Tokyo, May 16 (Jiji Press) — Japanese manufacturers are rushing to collect information on a decision by Washington to basically prohibit U.S. companies from trading with major Chinese telecommunications equipment maker Huawei Technologies Co.

With Huawei products using many parts from Japan, Japanese companies are concerned about the impact on their operations from the U.S. move.

If the Japanese government follows in the footsteps of the United States, Japanese firms are expected to suffer a blow to their earnings, analysts said.

The U.S. Department of Commerce announced Wednesday that it will ban domestic firms from supplying parts to Huawei without government permission. Violators could be fined.

On the same day, President Donald Trump signed an executive order to prohibit the use of foreign communications equipment that could seriously jeopardize U.S. national security, apparently targeting Huawei.

While the ban covers U.S. companies, Japanese firms need to confirm whether penalty would be imposed if they supply Huawei with products using U.S.-made parts, sources familiar with the situation said.

An official of Japanese electronics giant Panasonic Corp. <6752> said that it is currently checking details.

“We’re closely watching the situation,” an official of major electronic parts maker Kyocera Corp. <6971> said, while declining to comment on specific business partners.

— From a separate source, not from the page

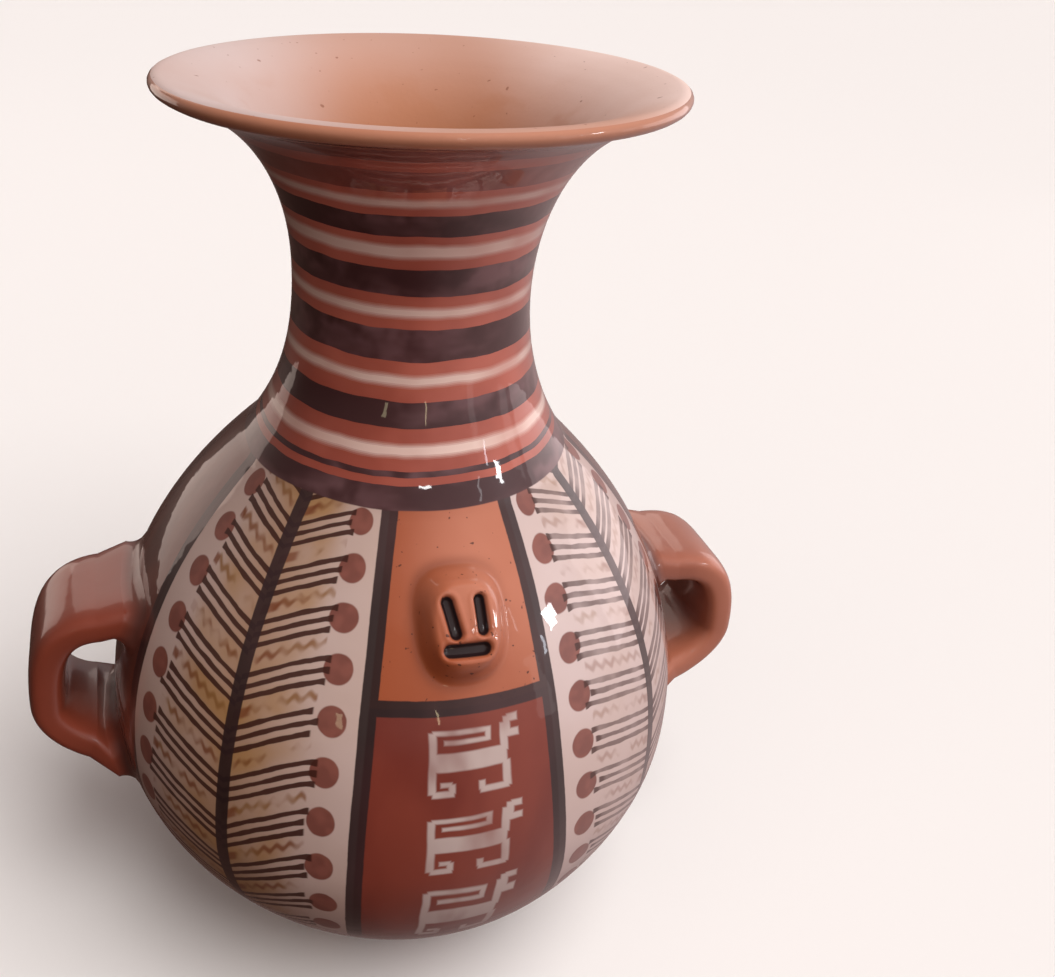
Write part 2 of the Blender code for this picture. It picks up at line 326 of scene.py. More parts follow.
def direction(slope):
    """Unit step (outwards, up) at this many degrees from straight down."""
    angle = math.radians(slope)
    return np.array((math.sin(angle), -math.cos(angle)))


def curve(start, leave, end, arrive, pull, steps):
    """Points of a cubic curve from start to end that leaves and arrives at these slopes, end left out."""
    start, end = np.array(start), np.array(end)
    chord = np.linalg.norm(end - start)
    first = start + direction(leave) * chord * pull[0]
    last = end - direction(arrive) * chord * pull[1]
    t = np.arange(steps)[:, None] / steps
    s = 1 - t
    return start * s**3 + first * 3 * s * s * t + last * 3 * s * t * t + end * t**3


def outline(steps):
    """The outer wall from under the lip down to the foot, as (radius, height) rows."""
    flare = (FLARE_RADIUS, FLARE_HEIGHT)
    waist = (WAIST_RADIUS, WAIST_HEIGHT)
    collar = (COLLAR_RADIUS, COLLAR_HEIGHT)
    belly = (BELLY_RADIUS, BELLY_HEIGHT)
    foot = (FOOT_RADIUS, 0.0)
    return np.vstack((
        curve(flare, FLARE_SLOPE, waist, 0.0, FLARE_PULL, steps[0]),
        curve(waist, 0.0, collar, COLLAR_SLOPE, NECK_PULL, steps[1]),
        curve(collar, SHOULDER_SLOPE, belly, 0.0, SHOULDER_PULL, steps[2]),
        curve(belly, 0.0, foot, UNDERSIDE_SLOPE, UNDERSIDE_PULL, steps[3]),
        foot,
    ))


def unit(rows):
    return rows / np.linalg.norm(rows, axis=-1, keepdims=True)


def tangents(points):
    return unit(np.gradient(points, axis=0))


class Wall:
    """The outer wall as finely spaced rows, to find places on it by height or by the nearest point."""

    points = outline(WALL_STEPS)
    along = tangents(points)
    steps = np.linalg.norm(np.diff(points, axis=0), axis=1)
    down = np.concatenate(([0.0], np.cumsum(steps)))
    down = down - np.interp(-COLLAR_HEIGHT, -points[:, 1], down)
    # Outward normals, as (outwards, up)
    normal = np.stack((-along[:, 1], along[:, 0]), axis=1)


def wall_at(down):
    """Radius, height and outward normal of the wall at this way down from the collar."""
    return [np.interp(down, Wall.down, column) for column in (*Wall.points.T, *Wall.normal.T)]


def down_at(height):
    return np.interp(-np.asarray(height), -Wall.points[:, 1], Wall.down)


def swell(angle, height):
    """Unevenness of the hand-made wall, outwards."""
    total = 0.0
    for size, around, upright, phase in SWELLS:
        wave = np.sin(around * angle + upright * height * SWELL_SLANT + phase)
        total = total + size * wave * np.cos(upright * height + phase)
    return total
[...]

An official of Japan Display Inc. <6740>, which is struggling to rebuild its operations, said that the company would face difficulties if it is unable to supply products using U.S.-made parts.

Electronic and other parts made by such Japanese firms as Kyocera, Murata Manufacturing Co. <6981> and Sumitomo Electric Industries Ltd. <5802> are used in Huawei’s smartphones and telecommunications base stations.

Huawei procured 6.6 billion dollars’ worth of parts from Japan in 2018. The amount is estimated to reach 8 billion dollars this year.